Well, last night I found out what was wrong had nothing to do with the alternator. It was fine. The problem was with the fan belt. It had broken because one of the pulleys that attaches the belt to the fan was also broken. OMGoodness! So today, I did not get my car back. The mechanic is still trying to find that part I need. He could not find it here in this town. But he said he has some associates in Portland who might have the part. So now, I've got to sweat this out all weekend. But I didn't want to bother him again today. But if I don't hear from him Monday by noon, I'm going to call him again. I need to know if this is going to be a fixable thing, or if I'm going to need another car. Well, I'm trying to keep positive while I wait.

Tuesday, March 3, 2020

The "Rock" In Roxette

Wow! This is a first! Or anyway a first for a long time! Over the past 2 weeks, I've had 2 dreams of Per Gessle. Before this year, the last time I dreamed of him was back in 1991, when I was very much in love with him. But I haven't dreamed of him since. Not until this year! Geez! I wonder if this is the beginning of me getting back into him again. With the death of Marie Fredricksson, it's pretty safe to say Roxette is dead now. She was the main vocalist. Although I concentrated more on Per Gessle, because to me, he was the handsome one. I always had a thing for guitarists. Like Michael Hutchence, Per Gessle had his own moves that were as sleek and sensual as Michael's. Which is not bad, considering as a guitarist, his moves would be more limited. But I thought he pulled them off well. But he had his own style, which is what I like. Just like Michael had his own style.

I think I'm beginning to look at Per Gessle again because of Marie Fredricksson's passing last December. It made me realize I'd better enjoy him while he's still here. He's the last of the great rockstars I was into back in the early 1990s that is still around and still making music. But when I start having dreams of me kissing him, that is surely an early sign of something!!! I did try to get back into him before, right after Michael died, but it didn't work. I thought back then it would work, but it absolutely didn't. No matter how hard I forced myself, I could not get myself to see him the same way I did back in the early 90s. Now, he looks like an old hound dog. LOL! He's still handsome though. I saw a video of him that was taken a few weeks before Marie Fredricksson passed away. He looks good and sounds good. He also still has the bad afro. Back then, that was one of his cutest features to me.

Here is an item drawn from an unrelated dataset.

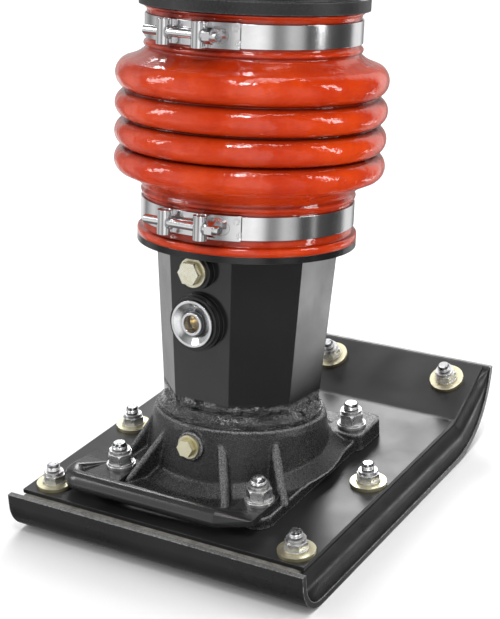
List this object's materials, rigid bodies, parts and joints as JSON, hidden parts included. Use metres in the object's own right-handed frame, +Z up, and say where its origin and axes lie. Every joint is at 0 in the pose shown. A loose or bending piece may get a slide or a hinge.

I've stated on here many times before that Roxette was one of my favorite bands still. Right up there with INXS. Part of the reason I put them in the same class with INXS is because they had their own unique sounds, and Per Gessle also had his own unique moves. The one signature move he had that always used to drive me crazy was he would pluck his guitar and slowly raise his arm in the air, sometimes twisting his body around. That used to make me go NUTS every time I saw him doing that! I loved that! To me, that was very sensual and sexy.

Ya know, I kinda wonder how Roxette fans are. I've seen how INXS fans are, and lived through it, and frankly don't like it! But I wonder how Roxette fans are. Now that Marie is dead, they might be as bad as INXS fans. That always happens when a band has a deceased member. I remember chatting with other INXS fans the year after Michael died, and back then they used to be nice and friendly. Then when Paula died, I began to notice a change in their personality. I noticed INXS fans started to become more hateful. That was also about the time I began to notice all INXS fans were owning cats instead of dogs. Cats make people mean and hateful. So, I think that's why INXS fans are such cucks now. But I wonder how Roxette fans are. I guess it depends on several factors.

One, is if every Roxette fan absolutely adored Marie Fredricksson. I can check that. I admired her singing a great deal. Although the reason I watched their videos was because of Per Gessle. I wanted to see him. But that's just me. Marie was pretty and had a very nice voice, but I am not gay. I couldn't find her as attractive as I did Per Gessle. I didn't love her the same way I loved him. Nowadays INXS fans think you're "hateful" if you don't like Paula Yates. But I don't like Paula. I never did. I see no reason to change that now just because she's dead. People argue "She's Lily's mom!" Well, that's not my fault!! Besides, she's also the mom who said if Michael ever left her, she would kill herself AND Lily!! And she's also the mom who abandoned Lily, leaving her to Bob Geldof, who Michael did NOT want to have his child! That doesn't sound like a good mom to me. So no, I don't like Paula Yates! Anybody can have a child. Helena could have had Lily! Just because Paula had Lily does not mean she was a good mom! When a man does things like that, you call him a sperm-donor. Not a father. Paula was nothing but an egg-donating incubator for Michael's child.

I don't know if Roxette fans are all cat people though. That could also be a good indicator of the character of Roxette fans. I once heard there is a stigma going through the INXS community that anyone who has met Michael personally MUST get a cat. I even heard one stupid person say she met Michael one night, and the next day went out and got a kitten. I don't see the connection, and it sounds dumb to be forced to get a cat just because someone meets Michael Hutchence. I kissed him, and I never ran out and got a cat the next day. That's stupid!! That's dumb! And it makes absolutely NO sense! But it does show how very stupid cat people really are. Like I said, cats make people mean and hateful. And now, I have proof. My sis even believes me now when I say that. I hope my mom does too. Having seen how Kim Sabo and Karen Boegli act and they have cats now. But it's not just those two. A lot of INXS fans are catfags too, and they are also bullies. There is a LOT of bullying in the INXS community now. I totally blame the catfags simply because cats mess up peoples' minds. Back in the late 90s, when INXS fans still had dogs, I can honestly say I never saw this much bullying among the fans! Now that every INXS fan has cats, I'm seeing nothing but bullying among the fans. It's become commonplace. I blame the cats! Totally blame cats.

That would be an indicator of the temperament of Roxette fans too. If most of them have dogs, then they may still be decent people. But if most of them have cats, then expect a lot of bullying to go on between them. I might join a Roxette group just to check out what the fans are like.